How do exchanges reconcile on-chain transfers with internal account ledgers?

Exchanges maintain two parallel records: the public blockchain record of on-chain transfers and an internal account ledger that records customer balances. Reconciling the two requires reliable address mapping, transaction monitoring, and accounting rules that translate UTXO movements or token transfers into ledger entries. Academic treatments such as Arvind Narayanan, Princeton University explain how address attribution and deterministic wallet schemes enable services to link on-chain transactions to specific customer accounts. Operational practice relies on automated detection of incoming transactions to assigned deposit addresses, then crediting the corresponding user’s internal ledger once risk thresholds are met.

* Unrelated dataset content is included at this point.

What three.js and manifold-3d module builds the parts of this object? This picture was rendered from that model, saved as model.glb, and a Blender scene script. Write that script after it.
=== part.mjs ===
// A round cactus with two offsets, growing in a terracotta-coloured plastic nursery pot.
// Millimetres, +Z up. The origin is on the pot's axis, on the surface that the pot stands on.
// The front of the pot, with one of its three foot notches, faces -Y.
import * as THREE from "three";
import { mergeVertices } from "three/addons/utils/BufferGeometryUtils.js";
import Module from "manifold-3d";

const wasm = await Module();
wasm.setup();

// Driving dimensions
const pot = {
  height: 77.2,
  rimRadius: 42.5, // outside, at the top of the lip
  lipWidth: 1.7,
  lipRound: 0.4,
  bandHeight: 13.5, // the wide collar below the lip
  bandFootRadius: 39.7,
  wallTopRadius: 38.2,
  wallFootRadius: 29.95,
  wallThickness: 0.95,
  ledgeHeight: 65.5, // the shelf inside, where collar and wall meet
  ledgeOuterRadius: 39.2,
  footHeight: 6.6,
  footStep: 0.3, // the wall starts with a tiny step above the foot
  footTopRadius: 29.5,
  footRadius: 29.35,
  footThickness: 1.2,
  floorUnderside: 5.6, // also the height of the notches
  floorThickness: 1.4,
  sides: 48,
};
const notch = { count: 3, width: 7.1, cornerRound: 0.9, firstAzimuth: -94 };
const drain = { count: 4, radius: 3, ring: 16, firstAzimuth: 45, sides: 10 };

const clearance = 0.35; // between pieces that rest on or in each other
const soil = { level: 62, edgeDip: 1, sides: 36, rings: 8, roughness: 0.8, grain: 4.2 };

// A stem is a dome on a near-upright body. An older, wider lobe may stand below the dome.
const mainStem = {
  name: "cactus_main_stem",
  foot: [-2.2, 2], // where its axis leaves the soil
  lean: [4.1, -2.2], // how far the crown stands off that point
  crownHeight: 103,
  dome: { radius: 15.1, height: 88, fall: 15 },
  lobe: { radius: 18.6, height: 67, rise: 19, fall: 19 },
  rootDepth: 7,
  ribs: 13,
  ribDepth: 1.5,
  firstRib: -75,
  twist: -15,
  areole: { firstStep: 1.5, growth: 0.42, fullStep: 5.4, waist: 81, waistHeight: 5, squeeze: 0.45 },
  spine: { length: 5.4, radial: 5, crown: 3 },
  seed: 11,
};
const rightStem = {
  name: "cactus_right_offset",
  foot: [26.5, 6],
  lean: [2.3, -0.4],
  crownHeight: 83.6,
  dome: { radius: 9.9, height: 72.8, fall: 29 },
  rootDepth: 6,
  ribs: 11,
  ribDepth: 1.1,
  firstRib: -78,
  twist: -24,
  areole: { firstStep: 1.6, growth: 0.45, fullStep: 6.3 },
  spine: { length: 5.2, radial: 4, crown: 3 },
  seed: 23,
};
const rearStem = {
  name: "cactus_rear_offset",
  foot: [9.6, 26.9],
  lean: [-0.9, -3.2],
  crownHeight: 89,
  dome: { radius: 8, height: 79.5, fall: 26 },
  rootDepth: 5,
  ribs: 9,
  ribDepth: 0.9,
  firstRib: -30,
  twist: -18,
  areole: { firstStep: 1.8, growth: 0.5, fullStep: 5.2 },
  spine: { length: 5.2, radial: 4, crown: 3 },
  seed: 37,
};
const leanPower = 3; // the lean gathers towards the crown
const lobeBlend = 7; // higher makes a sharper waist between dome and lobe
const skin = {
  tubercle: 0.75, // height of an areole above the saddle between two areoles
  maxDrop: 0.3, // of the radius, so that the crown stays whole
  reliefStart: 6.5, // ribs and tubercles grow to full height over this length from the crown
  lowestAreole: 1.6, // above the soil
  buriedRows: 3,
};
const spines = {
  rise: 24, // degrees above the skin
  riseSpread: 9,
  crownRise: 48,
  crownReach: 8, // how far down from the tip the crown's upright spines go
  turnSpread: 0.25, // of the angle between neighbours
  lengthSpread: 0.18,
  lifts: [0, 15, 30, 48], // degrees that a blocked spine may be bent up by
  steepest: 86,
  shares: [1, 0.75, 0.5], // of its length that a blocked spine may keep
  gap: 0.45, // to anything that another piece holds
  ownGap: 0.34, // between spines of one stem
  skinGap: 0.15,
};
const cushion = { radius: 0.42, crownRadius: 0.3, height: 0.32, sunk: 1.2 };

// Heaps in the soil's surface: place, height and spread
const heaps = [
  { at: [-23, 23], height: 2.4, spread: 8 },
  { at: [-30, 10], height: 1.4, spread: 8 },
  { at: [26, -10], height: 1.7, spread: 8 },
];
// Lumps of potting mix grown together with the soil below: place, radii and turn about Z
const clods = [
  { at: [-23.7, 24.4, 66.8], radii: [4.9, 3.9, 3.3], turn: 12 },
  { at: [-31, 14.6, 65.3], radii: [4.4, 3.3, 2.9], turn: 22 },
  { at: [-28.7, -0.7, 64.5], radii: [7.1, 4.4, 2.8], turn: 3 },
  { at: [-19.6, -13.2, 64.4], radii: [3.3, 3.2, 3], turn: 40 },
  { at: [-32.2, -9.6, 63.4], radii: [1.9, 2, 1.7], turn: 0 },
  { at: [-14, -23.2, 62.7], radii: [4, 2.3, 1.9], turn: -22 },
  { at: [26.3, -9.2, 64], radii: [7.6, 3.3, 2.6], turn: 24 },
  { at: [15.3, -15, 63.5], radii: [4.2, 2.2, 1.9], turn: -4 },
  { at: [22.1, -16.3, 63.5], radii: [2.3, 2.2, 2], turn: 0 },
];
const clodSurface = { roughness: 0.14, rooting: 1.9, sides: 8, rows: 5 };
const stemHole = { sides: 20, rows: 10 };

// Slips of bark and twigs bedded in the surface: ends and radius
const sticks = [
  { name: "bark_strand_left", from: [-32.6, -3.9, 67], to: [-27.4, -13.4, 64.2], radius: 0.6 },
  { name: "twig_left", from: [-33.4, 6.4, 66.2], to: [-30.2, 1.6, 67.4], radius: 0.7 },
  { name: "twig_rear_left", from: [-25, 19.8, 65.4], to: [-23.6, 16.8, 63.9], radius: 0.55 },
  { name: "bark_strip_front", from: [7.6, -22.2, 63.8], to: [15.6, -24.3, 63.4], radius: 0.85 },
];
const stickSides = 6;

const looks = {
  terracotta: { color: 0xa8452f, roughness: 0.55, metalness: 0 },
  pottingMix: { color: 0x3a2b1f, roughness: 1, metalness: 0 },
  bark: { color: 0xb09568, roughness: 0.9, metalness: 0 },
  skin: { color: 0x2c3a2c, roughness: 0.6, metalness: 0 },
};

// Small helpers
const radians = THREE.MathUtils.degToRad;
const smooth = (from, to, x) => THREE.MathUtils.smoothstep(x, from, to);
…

Mapping on-chain events to ledger entries

When a user deposits funds, the exchange typically generates a unique deposit address derived from a hierarchical deterministic wallet. The on-chain broadcast of that transaction is observed by monitoring nodes and third-party indexers. Exchanges wait for a configurable number of confirmations before updating customer balances to mitigate double-spend and reorganization risk. The Bank for International Settlements highlights that custody and settlement processes involve operational risk and need robust controls, making confirmation policies and reconciliation procedures a governance priority. Because the exchange’s internal ledger is a set of accounting entries rather than the blockchain state itself, the same on-chain UTXO or token can back many internal customer claims without being split on-chain.

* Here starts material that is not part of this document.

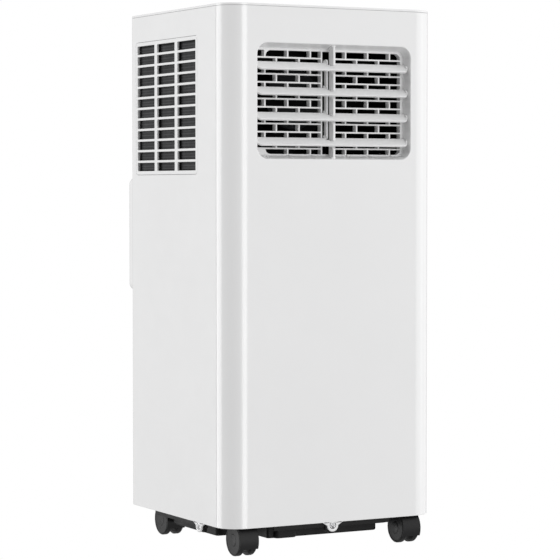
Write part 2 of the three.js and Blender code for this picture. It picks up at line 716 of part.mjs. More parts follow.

Risks, reconciliation mechanics, and auditability

Reconciliation faces specific challenges: chain reorganizations can temporarily invalidate a transaction, transaction malleability historically altered identifiers, and fee-bumping or replacement transactions can change what is observed. Exchanges manage these with confirmation thresholds, mempool tracking, and rules for handling orphaned transactions. Withdrawals are often batched and signed from pooled hot wallets, creating a need to reconcile aggregated outgoing on-chain transactions against multiple internal withdrawal entries. For external assurance and customer trust, exchanges may publish cryptographic proofs or allow third-party auditors to perform custody checks. Practices such as proof-of-reserves and Merkle-tree constructions aim to demonstrate that internal liabilities match on-chain assets while preserving user privacy.

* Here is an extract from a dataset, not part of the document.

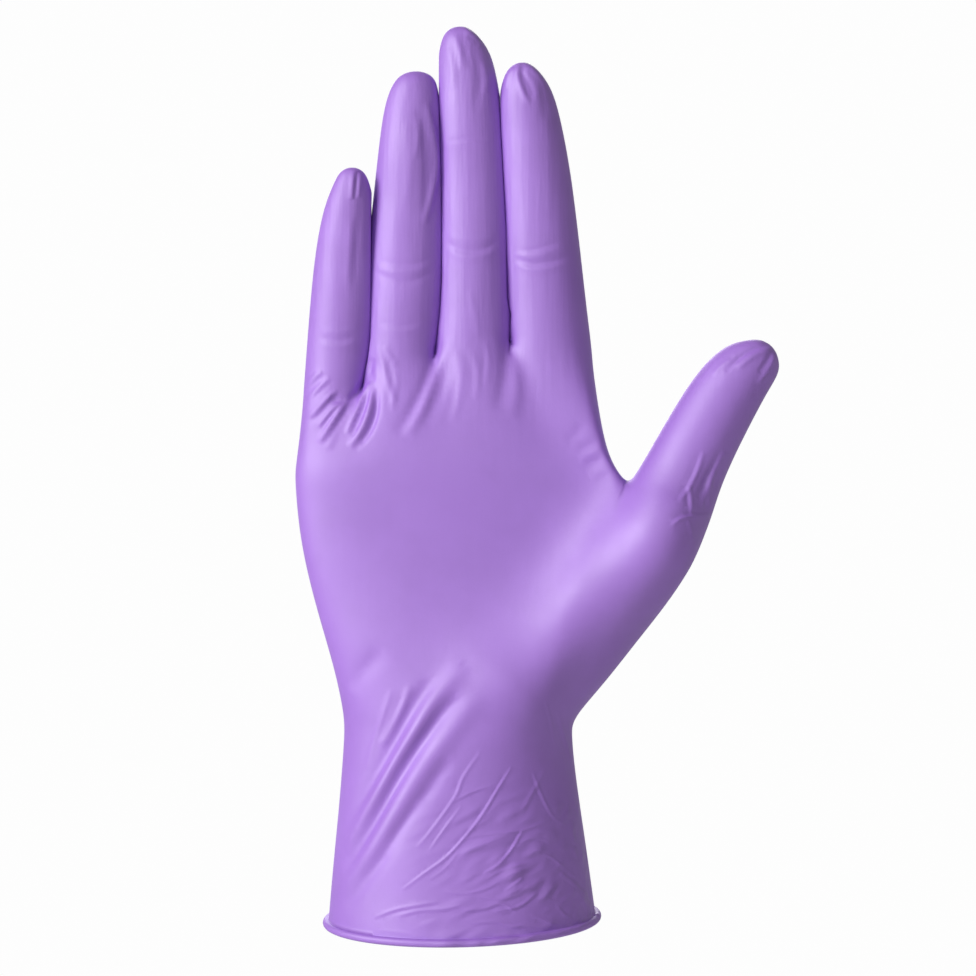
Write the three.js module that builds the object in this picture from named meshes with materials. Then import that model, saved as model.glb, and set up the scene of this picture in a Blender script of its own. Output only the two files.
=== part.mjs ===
// A thin examination glove in the form that it keeps when it is worn: four fingers together and upright,
// the thumb held out, the palm towards -Y. It is one dipped film with a rolled bead round the cuff.
// Millimetres, +Z up, with the origin at the middle of the opening that the hand goes into.
import * as THREE from "three";

// The film and its rolled edge.
const FILM_WALL = 1.1;
const BEAD_DIAMETER = 2.6;
const BEAD_STANDS_OUT = 1.7;

// The sizes that the others are shares of: the glove's length, and the palm's breadth and thickness.
const GLOVE_LENGTH = 240;
const PALM_BREADTH = 88;
const PALM_THICKNESS = 31;

// The cuff and the wrist. The cuff's edge leans by two angles, in degrees: up to +X and down to the palm
// side. The wrist's middle is a little towards -X from the cuff's.
const CUFF_WIDTH = 0.807 * PALM_BREADTH;
const CUFF_DEPTH = 1.61 * PALM_THICKNESS;
const CUFF_LEAN_SIDE = 1.4;
const CUFF_LEAN_FRONT = 6.5;
const WRIST_HEIGHT = 0.2 * GLOVE_LENGTH;
const WRIST_WIDTH = 0.688 * PALM_BREADTH;
const WRIST_FRONT = 0.606 * PALM_THICKNESS;
const WRIST_BACK = 0.66 * PALM_THICKNESS;
const WRIST_ASIDE = 0.0124 * PALM_BREADTH;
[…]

Effective reconciliation therefore combines blockchain engineering, accounting controls, and governance. Clear rules for when to credit or debit internal accounts, rigorous monitoring of the mempool and chain state, and periodic audits reduce mismatch risk and support regulatory expectations for operational resilience and consumer protection. Cultural and territorial variations in regulation influence confirmation policies and disclosure, so exchanges operating across jurisdictions tailor reconciliation procedures to local legal and supervisory frameworks.